PROBLEM REQUIREMENTS ::
Output exactly the lines that run from the line containing "buildFeet();" through the line containing "record = json.load(file)", with both ends included.

MATERIAL ::
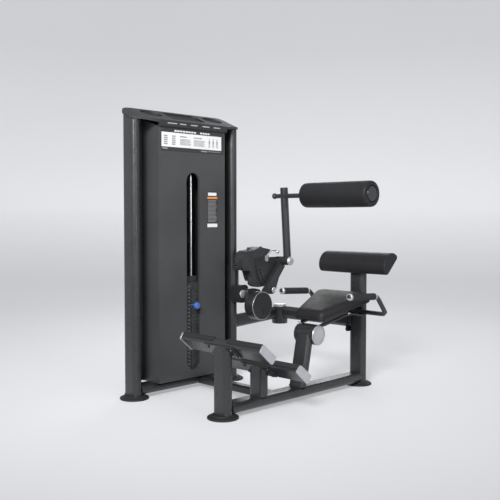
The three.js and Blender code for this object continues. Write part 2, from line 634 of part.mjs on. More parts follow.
// ---------------------------------------------------------------- pivot bracket, drum and strut
function buildPivotSupport() {
  const ring = cut(column(COLUMN.rearY, 457, 665, 12), column(COLUMN.rearY, 440, 680, GAP));
  const nose = [COLUMN.x + (COLUMN.wide - COLUMN.deep) / 2, COLUMN.rearY];
  const ray = (degrees) => {
    const angle = THREE.MathUtils.degToRad(degrees);
    return [nose[0] + 80 * Math.cos(angle), nose[1] + 80 * Math.sin(angle)];
  };
  const window = prism(polygon([nose, ray(-64), ray(-42)]), "Z", 440, 680);
  const bolts = [470, 653].map((z) => prism(disc(COLUMN.rearY, z, 8), "X", 50, 58, 6));
  const boss = roundedPolygon([[640, 452], [724, 452], [724, 554], [640, 554]], 30);
  const rib = roundedPolygon([[690, 456], [772, 460], [800, 480], [790, 522], [735, 534], [690, 534]], 14);
  addPart("pivot_bracket", "frame", join(
    cut(ring, window),
    ...bolts,
    prism(boss, "X", 50, 108, 5),
    prism(rib, "X", 80, DRUM.x0 - GAP, 3),
  ));

  const { y, z, radius, x0, x1 } = DRUM;
  const shell = cut(prism(disc(y, z, radius), "X", x0, x1, 18), prism(disc(y, z, radius - 5), "X", x0 + 5, x1 + 5, 18));
  addPart("drum", "frame", join(shell, prism(disc(y, z, 16), "X", x0 + 4, x1 - 2, 8)));
  const cover = [[0, 0], [77, 0], [77, 3], [75, 5], [72, 5], [71, 4], [0, 4]];
  addPart("drum_cover", "frame", turned(cover, "X", [x1 + GAP, y, z], 40));

  const bar = polygon([[905, 688], [934, 664], [840, 560], [806, 515], [770, 480], [750, 500], [766, 527]]);
  const gusset = roundedPolygon([[925, 665], [944, 652], [892, 590], [874, 545], [862, 506], [838, 496], [800, 500], [800, 545]], 8);
  const eye = disc(PIVOT.y, PIVOT.z, 27);
  const shaftHole = prism(disc(PIVOT.y, PIVOT.z, 15.3), "X", 170, 210, 12);
  const pinHole = prism(disc(839, 521, 6.3), "X", 170, 210, 6);
  const drumSpace = prism(disc(y, z, radius + GAP), "X", x0 - 1, x1 + 8, 18);
  addPart("strut", "frame", cut(
    join(prism(bar, "X", 177, 201.5), prism(gusset, "X", 180, 192, 3), prism(eye, "X", 177, 201.5, 12)),
    shaftHole, pinHole, drumSpace,
  ));

  const pin = [[0, -16], [5.8, -15], [5.8, 12], [12, 13], [17, 15], [17, 20], [12, 22], [9, 19], [0, 19]];
  addPart("pull_pin", "silver", turned(pin, "X", [182, 839, 521], 20));
}

// ---------------------------------------------------------------- swinging arm
function onSector(radius, degrees) {
  const angle = THREE.MathUtils.degToRad(degrees);
  return [PIVOT.y + radius * Math.cos(angle), PIVOT.z + radius * Math.sin(angle)];
}

function buildSector() {
  const arc = [];
  for (let degrees = 174; degrees <= 232; degrees += 5.8) arc.push(onSector(196, degrees));
  const slice = polygon([[925, 709], ...arc, [918, 662]]);
  const holes = [196, 202.5, 209, 215.5, 222, 228.5].map((degrees) =>
    prism(disc(...onSector(174, degrees), 6), "X", 150, 180, 5));
  const hub = prism(disc(PIVOT.y, PIVOT.z, 27), "X", 160, 176.5, 12);
  const lip = prism(polygon([[733, 700], [925, 706], [925, 711], [733, 706]]), "X", 160, 175);
  const boss = prism(disc(PIVOT.y, PIVOT.z, 15.3), "X", 150, 180, 12);
  const lever = prism(disc(800, 695, 6.3), "X", 150, 180, 6);
  addPart("sector_plate", "frame", cut(join(prism(slice, "X", 160, 170), hub, lip), boss, lever, ...holes));
}

function buildCounterweight() {
  const body = [[630, 640], [628, 705], [645, 738], [672, 750], [769, 752], [835, 722], [852, 690]];
  body.push([846, 640], [800, 600], [762, 572], [716, 570], [702, 600], [690, 637]);
  const lobe = [[696, 606], [684, 560], [712, 545], [749, 539], [798, 541], [826, 560], [824, 620]];
  const clamp = [[699, 744], [765, 768], [852, 752], [838, 722], [830, 722], [765, 750], [709, 740]];
  const slots = [690, 665].map((z) => block([80, 112], [600, 700], [z - 4, z + 4]));
  const bolts = [[720, 760], [820, 762]].map(([y, z]) => prism(disc(112, y, 8), "Z", z - 16, z + 6, 4));
  addPart("counterweight", "iron", join(
    cut(prism(roundedPolygon(body, 16), "X", 90, 160 - GAP, 3), ...slots),
    prism(roundedPolygon(lobe, 14), "X", 138, 160 - GAP, 3),
    prism(polygon(clamp), "X", 84, 160 - GAP),
    ...bolts,
  ));
}

function buildArm() {
  buildSector();
  buildCounterweight();
  const shaft = [[0, 149], [20, 149], [20, 159.5], [15, 159.5], [15, 247.3], [25, 247.3], [25, 254]];
  shaft.push([21, 260], [12, 263], [0, 264]);
  addPart("pivot_shaft", "silver", turned(shaft, "X", [0, PIVOT.y, PIVOT.z], 24));

  const foot = new THREE.Vector3(ARM.x, 926.5, 690);
  const head = new THREE.Vector3(ARM.x, ...ARM.top);
  const length = head.distanceTo(foot);
  const turn = new THREE.Quaternion().setFromUnitVectors(Z, head.clone().sub(foot).normalize());
  const place = (geometry) => geometry.applyQuaternion(turn).translate(...foot.toArray());
  const tube = place(turned([[0, 0], [22.5, 0], [22.5, length - 5], [19, length], [0, length]], "Z", [0, 0, 0], 20));
  const hollow = place(prism(disc(0, 0, 19.5), "Z", 30, length - 6, 8));
  const hub = prism(disc(PIVOT.y, PIVOT.z, 25), "X", 204.5, 247, 12);
  const bore = prism(disc(PIVOT.y, PIVOT.z, 15.3), "X", 190, 260, 12);
  const axleBore = prism(disc(ROLLER.y, ROLLER.z, 13.8), "X", 190, 260, 8);
  addPart("arm_upright", "frame", cut(join(tube, hub), bore, hollow, axleBore));

  const { radius, bore: hole, x0, x1 } = ROLLER;
  const axle = [[0, 148], [14, 148], [17, 151], [17, 163], [13.5, 165], [13.5, x1 - 9.7], [40, x1 - 9.7]];
  axle.push([40, x1 - 2], [37, x1], [0, x1]);
  addPart("roller_axle", "frame", turned(axle, "X", [0, ROLLER.y, ROLLER.z], 24));
  const roller = [[hole, x0], [52, x0], [62, x0 + 2.5], [67, x0 + 6.5], [radius, x0 + 13], [radius, x1 - 10]];
  roller.push([67.5, x1 - 5], [64.5, x1 - 1.5], [60, x1], [44, x1], [44, x1 - 10], [hole, x1 - 10], [hole, x0]);
  addPart("roller_pad", "vinyl", turned(roller, "X", [0, ROLLER.y, ROLLER.z], 32));

  const leverPath = bentPath([
    new THREE.Vector3(180, 800, 716), new THREE.Vector3(180, 842, 752), new THREE.Vector3(180, 888, 740),
  ], [16]);
  const rod = new THREE.ExtrudeGeometry(disc(0, 0, 4), { steps: 10, extrudePath: leverPath, curveSegments: 4 });
  const ball = new THREE.SphereGeometry(11, 12, 8).translate(180, 891, 738);
  const eye = prism(roundedPolygon([[790, 685], [810, 685], [810, 720], [790, 720]], 9), "X", 175.5, 184, 4);
  addPart("release_lever", "silver", join(eye, prism(disc(800, 695, 5.9), "X", 160.2, 180, 6), rod, ball));
}

buildFeet();
buildTowerFrame();
buildShrouds();
buildStack();
buildPulley();
buildLaneFrame();
buildFootrest("upper", UPPER_SECTION);
buildFootrest("lower", LOWER_SECTION);
buildSeat();
buildRearFrame();
buildLumbar();
buildHandles();
buildPivotSupport();
buildArm();

export default root;
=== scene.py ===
"""Looks of a seated back extension machine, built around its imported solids.

Lengths in `at` and in the shape tables are millimetres from the foot of the front column;
everything placed in the scene is in metres from the centre of the footprint.
"""

import json
import math
import random

import bmesh
import bpy
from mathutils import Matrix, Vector, noise

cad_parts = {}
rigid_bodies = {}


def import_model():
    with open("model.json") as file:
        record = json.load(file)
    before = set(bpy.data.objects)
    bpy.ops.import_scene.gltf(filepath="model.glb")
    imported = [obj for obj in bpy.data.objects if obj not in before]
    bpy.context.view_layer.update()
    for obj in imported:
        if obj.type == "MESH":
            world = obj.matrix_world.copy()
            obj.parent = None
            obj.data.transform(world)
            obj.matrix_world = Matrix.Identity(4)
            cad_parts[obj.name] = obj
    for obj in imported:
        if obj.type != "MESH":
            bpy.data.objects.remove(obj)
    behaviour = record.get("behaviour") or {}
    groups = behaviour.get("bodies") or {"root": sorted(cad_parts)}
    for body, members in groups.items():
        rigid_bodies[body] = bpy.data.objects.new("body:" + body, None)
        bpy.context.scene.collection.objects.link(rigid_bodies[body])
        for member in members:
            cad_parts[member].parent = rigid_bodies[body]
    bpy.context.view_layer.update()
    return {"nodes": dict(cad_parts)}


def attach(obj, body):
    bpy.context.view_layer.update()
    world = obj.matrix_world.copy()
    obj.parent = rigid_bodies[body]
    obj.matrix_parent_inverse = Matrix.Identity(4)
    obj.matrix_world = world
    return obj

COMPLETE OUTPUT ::
buildFeet();
buildTowerFrame();
buildShrouds();
buildStack();
buildPulley();
buildLaneFrame();
buildFootrest("upper", UPPER_SECTION);
buildFootrest("lower", LOWER_SECTION);
buildSeat();
buildRearFrame();
buildLumbar();
buildHandles();
buildPivotSupport();
buildArm();

export default root;
=== scene.py ===
"""Looks of a seated back extension machine, built around its imported solids.

Lengths in `at` and in the shape tables are millimetres from the foot of the front column;
everything placed in the scene is in metres from the centre of the footprint.
"""

import json
import math
import random

import bmesh
import bpy
from mathutils import Matrix, Vector, noise

cad_parts = {}
rigid_bodies = {}


def import_model():
    with open("model.json") as file:
        record = json.load(file)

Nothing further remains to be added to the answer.